[Recorded information]
........

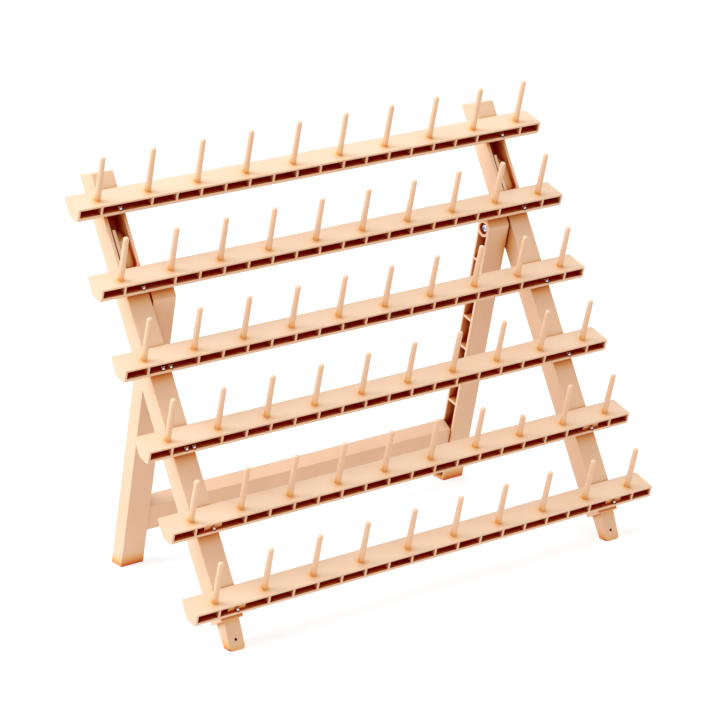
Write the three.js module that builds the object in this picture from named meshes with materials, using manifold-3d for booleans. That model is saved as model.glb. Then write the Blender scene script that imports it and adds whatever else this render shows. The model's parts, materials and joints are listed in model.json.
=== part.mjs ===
// Folding thread spool rack: six peg bars on two front legs, and a rear frame hinged behind them.
// Millimetres, +Z up, bars along X, the pegs lean towards -Y, origin at the bottom centre.
import * as THREE from 'three';
import { mergeVertices } from 'three/addons/utils/BufferGeometryUtils.js';
import Module from 'manifold-3d';

const wasm = await Module();
wasm.setup();

// ---- Driving dimensions -------------------------------------------------------------------

const GAP = 0.3;                 // clearance between pieces that touch

// Rack
const BAR_COUNT = 6;
const ROW_STEP = 56.5;           // bar to bar, along the front leg
const TOP_BAR_HEIGHT = 278.5;    // floor to the middle of the top bar's front face
const LEG_LEAN = 29;             // degrees from vertical, the front legs lean back
const BAR_TO_LEG = 45;           // degrees between a peg and the front leg
const OPEN_ANGLE = 43.1;         // degrees between the front and the rear legs

// Peg bar, in its own frame: Y back from the front face, Z along the pegs
const BAR_LENGTH = 397;
const BAR_TOP = 4.05;            // top face above the middle of the cell openings
const BAR_BOTTOM = -6.15;
const BAR_DEPTH = 19.2;          // along the top face
const BAR_BACK_EDGE = 1.6;       // upright edge at the back of the top face
const BAR_EDGE_CHAMFER = 1.5;
const CELL_HEIGHT = 5.5;
const CELL_WALL = 1.8;
const BAR_END_WALL = 1.6;
const BAR_BACK_WALL = 1.6;

// Pegs, moulded in one with the bar
const PEG_COUNT = 10;
const PEG_PITCH = 40;
const PEG_BACK = 7.3;            // peg axis behind the front face
const PEG_HEIGHT = 34;
const PEG_BASE_RADIUS = 2.25;
const PEG_TIP_RADIUS = 1.95;
const PEG_TIP_ROUND = 1.3;
const BROKEN_PEG = { bar: 5, peg: 8, height: 17 };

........

[Directions for this task]
Please reproduce exactly the lines above, beginning with the first and ending with the line that contains "const GAP = 0.3;", and include nothing outside that range.

[Task result]
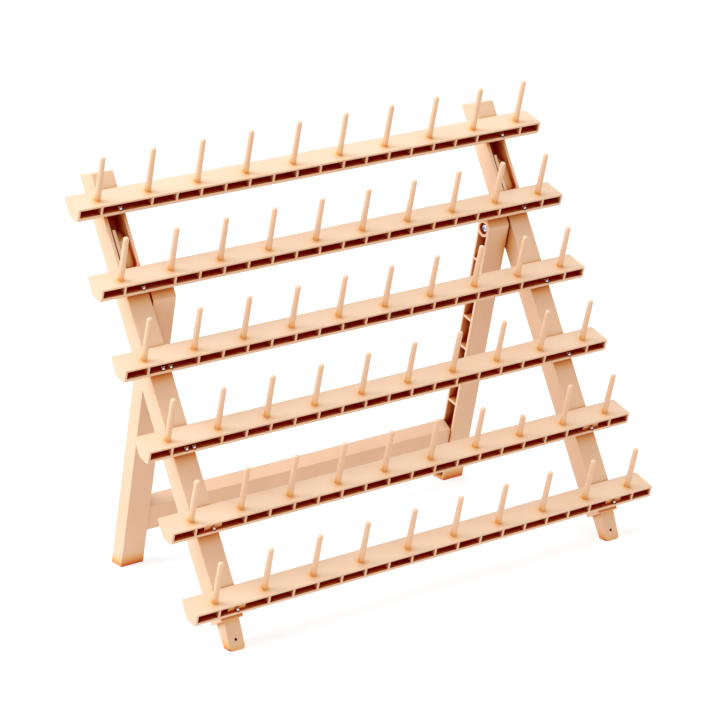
Write the three.js module that builds the object in this picture from named meshes with materials, using manifold-3d for booleans. That model is saved as model.glb. Then write the Blender scene script that imports it and adds whatever else this render shows. The model's parts, materials and joints are listed in model.json.
=== part.mjs ===
// Folding thread spool rack: six peg bars on two front legs, and a rear frame hinged behind them.
// Millimetres, +Z up, bars along X, the pegs lean towards -Y, origin at the bottom centre.
import * as THREE from 'three';
import { mergeVertices } from 'three/addons/utils/BufferGeometryUtils.js';
import Module from 'manifold-3d';

const wasm = await Module();
wasm.setup();

// ---- Driving dimensions -------------------------------------------------------------------

const GAP = 0.3;                 // clearance between pieces that touch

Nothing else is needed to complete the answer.